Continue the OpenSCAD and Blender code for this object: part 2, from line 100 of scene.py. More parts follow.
--
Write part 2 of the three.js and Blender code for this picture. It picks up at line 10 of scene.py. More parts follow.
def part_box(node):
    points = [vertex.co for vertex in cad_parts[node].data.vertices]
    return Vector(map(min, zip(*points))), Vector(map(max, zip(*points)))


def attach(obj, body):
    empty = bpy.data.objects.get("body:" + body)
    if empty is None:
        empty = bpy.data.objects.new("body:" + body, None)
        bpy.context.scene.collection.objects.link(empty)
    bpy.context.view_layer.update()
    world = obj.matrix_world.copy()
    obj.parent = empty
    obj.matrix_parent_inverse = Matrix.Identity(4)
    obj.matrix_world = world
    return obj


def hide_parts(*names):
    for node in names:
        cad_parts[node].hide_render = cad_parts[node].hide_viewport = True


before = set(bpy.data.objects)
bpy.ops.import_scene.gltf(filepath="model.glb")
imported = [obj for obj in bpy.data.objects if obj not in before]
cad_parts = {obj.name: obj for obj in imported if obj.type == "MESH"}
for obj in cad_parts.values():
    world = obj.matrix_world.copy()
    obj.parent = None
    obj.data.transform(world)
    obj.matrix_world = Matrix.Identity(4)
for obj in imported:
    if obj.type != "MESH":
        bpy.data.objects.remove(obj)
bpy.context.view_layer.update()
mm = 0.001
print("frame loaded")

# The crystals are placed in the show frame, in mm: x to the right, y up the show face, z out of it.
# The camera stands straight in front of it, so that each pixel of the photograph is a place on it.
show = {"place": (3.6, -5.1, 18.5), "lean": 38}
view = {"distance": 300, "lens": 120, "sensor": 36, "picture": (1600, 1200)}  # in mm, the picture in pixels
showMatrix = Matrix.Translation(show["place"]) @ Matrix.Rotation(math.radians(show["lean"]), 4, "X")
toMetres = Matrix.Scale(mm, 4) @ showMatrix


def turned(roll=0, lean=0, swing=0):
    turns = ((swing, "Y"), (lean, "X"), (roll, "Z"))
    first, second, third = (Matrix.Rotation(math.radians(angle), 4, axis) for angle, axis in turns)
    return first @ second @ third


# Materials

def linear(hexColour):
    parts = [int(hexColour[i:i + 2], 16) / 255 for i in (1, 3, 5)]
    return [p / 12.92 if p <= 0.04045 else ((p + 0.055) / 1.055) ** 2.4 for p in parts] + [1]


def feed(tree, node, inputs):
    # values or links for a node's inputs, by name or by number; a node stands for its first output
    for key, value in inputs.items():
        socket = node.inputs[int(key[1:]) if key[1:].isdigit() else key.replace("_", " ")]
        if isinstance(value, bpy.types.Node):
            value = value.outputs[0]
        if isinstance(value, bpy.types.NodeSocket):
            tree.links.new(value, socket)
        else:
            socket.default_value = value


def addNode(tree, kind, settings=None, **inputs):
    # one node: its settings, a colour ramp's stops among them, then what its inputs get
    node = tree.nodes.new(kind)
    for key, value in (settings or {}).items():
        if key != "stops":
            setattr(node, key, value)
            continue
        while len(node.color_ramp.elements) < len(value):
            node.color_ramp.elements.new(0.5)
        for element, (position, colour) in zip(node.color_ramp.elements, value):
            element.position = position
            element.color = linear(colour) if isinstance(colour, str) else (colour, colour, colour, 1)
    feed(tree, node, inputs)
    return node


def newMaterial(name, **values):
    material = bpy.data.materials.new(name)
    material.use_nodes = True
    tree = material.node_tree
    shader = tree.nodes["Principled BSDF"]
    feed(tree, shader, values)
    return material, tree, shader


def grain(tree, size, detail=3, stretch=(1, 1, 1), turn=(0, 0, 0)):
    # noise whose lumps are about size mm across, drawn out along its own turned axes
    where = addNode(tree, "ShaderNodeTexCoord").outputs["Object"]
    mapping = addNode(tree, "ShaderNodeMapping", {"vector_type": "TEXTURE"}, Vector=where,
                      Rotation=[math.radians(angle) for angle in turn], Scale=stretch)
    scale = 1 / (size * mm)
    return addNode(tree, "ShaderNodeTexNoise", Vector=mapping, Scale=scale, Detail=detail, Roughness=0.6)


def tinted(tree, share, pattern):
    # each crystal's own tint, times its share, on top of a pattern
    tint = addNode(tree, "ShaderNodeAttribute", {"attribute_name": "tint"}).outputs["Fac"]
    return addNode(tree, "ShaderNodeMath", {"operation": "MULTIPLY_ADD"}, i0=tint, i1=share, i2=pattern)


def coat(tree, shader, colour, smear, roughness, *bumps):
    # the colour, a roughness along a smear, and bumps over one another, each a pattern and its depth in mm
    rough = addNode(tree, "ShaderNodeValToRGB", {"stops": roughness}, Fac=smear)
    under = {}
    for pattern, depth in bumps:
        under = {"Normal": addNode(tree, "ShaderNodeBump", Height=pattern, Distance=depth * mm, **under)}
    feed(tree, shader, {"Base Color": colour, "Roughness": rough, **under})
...
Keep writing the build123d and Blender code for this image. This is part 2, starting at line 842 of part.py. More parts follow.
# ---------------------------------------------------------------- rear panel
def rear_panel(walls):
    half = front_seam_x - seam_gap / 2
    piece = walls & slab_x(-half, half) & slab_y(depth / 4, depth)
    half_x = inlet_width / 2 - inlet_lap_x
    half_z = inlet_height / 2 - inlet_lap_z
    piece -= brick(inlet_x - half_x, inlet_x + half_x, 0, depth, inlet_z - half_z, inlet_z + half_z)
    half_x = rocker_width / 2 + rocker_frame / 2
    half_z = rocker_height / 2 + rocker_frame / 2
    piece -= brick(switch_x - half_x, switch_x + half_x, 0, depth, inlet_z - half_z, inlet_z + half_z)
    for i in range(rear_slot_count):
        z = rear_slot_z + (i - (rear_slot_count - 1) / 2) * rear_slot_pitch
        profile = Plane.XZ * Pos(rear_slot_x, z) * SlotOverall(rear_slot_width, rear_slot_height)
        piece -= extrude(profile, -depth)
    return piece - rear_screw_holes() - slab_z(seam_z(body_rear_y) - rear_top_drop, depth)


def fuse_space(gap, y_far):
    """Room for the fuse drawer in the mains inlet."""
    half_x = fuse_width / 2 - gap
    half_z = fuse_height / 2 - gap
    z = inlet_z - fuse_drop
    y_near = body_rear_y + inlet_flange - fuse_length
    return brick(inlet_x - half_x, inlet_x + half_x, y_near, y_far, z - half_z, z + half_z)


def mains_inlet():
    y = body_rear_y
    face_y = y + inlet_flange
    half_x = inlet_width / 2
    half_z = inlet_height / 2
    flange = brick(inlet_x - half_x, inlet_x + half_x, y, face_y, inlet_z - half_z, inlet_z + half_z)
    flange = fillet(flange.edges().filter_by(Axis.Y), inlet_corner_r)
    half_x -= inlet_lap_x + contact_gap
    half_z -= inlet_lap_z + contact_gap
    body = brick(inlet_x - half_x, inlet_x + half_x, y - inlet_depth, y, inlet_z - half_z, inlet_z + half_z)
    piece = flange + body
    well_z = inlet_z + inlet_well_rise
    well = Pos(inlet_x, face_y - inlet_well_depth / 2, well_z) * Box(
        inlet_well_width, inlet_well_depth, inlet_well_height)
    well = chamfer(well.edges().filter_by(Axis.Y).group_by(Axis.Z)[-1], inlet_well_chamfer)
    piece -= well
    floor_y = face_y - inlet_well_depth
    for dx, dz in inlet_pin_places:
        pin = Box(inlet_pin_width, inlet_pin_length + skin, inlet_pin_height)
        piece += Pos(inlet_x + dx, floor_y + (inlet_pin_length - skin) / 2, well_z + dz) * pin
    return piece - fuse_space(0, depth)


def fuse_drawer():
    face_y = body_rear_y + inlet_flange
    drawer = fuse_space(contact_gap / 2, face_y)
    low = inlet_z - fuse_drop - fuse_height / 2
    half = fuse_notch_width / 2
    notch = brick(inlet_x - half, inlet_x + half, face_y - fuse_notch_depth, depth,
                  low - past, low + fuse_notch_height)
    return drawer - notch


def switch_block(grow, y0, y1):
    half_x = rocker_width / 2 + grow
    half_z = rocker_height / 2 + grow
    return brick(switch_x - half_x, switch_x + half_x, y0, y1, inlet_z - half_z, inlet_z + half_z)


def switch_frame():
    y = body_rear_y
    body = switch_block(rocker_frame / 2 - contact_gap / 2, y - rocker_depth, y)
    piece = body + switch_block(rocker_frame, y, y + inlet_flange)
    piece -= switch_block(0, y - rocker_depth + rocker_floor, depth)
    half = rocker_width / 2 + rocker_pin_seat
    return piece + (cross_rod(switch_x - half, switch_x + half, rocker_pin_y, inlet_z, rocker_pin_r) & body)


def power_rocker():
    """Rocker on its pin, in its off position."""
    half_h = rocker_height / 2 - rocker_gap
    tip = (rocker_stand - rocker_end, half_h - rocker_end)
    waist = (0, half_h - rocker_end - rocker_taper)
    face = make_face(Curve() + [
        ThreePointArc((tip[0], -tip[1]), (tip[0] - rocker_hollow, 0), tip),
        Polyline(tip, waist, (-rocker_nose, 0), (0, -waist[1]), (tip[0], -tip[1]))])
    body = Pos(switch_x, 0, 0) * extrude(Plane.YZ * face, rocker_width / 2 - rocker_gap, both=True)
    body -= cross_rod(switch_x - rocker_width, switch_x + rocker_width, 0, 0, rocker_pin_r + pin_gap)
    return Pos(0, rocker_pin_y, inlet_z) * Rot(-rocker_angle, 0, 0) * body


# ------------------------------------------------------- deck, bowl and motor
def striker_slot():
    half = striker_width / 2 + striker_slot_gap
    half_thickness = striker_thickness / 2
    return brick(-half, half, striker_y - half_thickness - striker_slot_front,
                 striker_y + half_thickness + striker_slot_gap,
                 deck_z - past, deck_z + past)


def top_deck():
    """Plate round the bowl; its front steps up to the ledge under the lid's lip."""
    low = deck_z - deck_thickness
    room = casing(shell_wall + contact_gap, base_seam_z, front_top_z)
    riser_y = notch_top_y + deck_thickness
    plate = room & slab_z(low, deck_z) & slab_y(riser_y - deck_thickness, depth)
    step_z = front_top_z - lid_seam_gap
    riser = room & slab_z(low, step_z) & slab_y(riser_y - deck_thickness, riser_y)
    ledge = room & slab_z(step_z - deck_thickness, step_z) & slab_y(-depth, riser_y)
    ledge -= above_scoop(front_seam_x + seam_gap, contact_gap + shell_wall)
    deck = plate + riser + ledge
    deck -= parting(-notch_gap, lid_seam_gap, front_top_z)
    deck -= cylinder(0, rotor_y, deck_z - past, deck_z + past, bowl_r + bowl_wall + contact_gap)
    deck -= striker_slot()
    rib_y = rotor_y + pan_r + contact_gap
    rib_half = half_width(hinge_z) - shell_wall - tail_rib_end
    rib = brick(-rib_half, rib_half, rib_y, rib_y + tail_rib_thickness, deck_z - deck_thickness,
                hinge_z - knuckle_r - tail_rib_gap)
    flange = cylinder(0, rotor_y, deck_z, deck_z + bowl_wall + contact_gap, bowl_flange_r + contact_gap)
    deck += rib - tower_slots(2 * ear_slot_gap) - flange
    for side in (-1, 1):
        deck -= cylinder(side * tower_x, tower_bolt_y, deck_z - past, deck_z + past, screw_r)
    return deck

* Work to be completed
In the listing above, find the line containing "cad_parts[node].hide_render = cad_parts[node].hide_viewport" and the line containing "toMetres = Matrix.Scale(mm, 4) @ showMatrix". Output them and every line between, exactly, and nothing else.

* Finished task
        cad_parts[node].hide_render = cad_parts[node].hide_viewport = True


before = set(bpy.data.objects)
bpy.ops.import_scene.gltf(filepath="model.glb")
imported = [obj for obj in bpy.data.objects if obj not in before]
cad_parts = {obj.name: obj for obj in imported if obj.type == "MESH"}
for obj in cad_parts.values():
    world = obj.matrix_world.copy()
    obj.parent = None
    obj.data.transform(world)
    obj.matrix_world = Matrix.Identity(4)
for obj in imported:
    if obj.type != "MESH":
        bpy.data.objects.remove(obj)
bpy.context.view_layer.update()
mm = 0.001
print("frame loaded")

# The crystals are placed in the show frame, in mm: x to the right, y up the show face, z out of it.
# The camera stands straight in front of it, so that each pixel of the photograph is a place on it.
show = {"place": (3.6, -5.1, 18.5), "lean": 38}
view = {"distance": 300, "lens": 120, "sensor": 36, "picture": (1600, 1200)}  # in mm, the picture in pixels
showMatrix = Matrix.Translation(show["place"]) @ Matrix.Rotation(math.radians(show["lean"]), 4, "X")
toMetres = Matrix.Scale(mm, 4) @ showMatrix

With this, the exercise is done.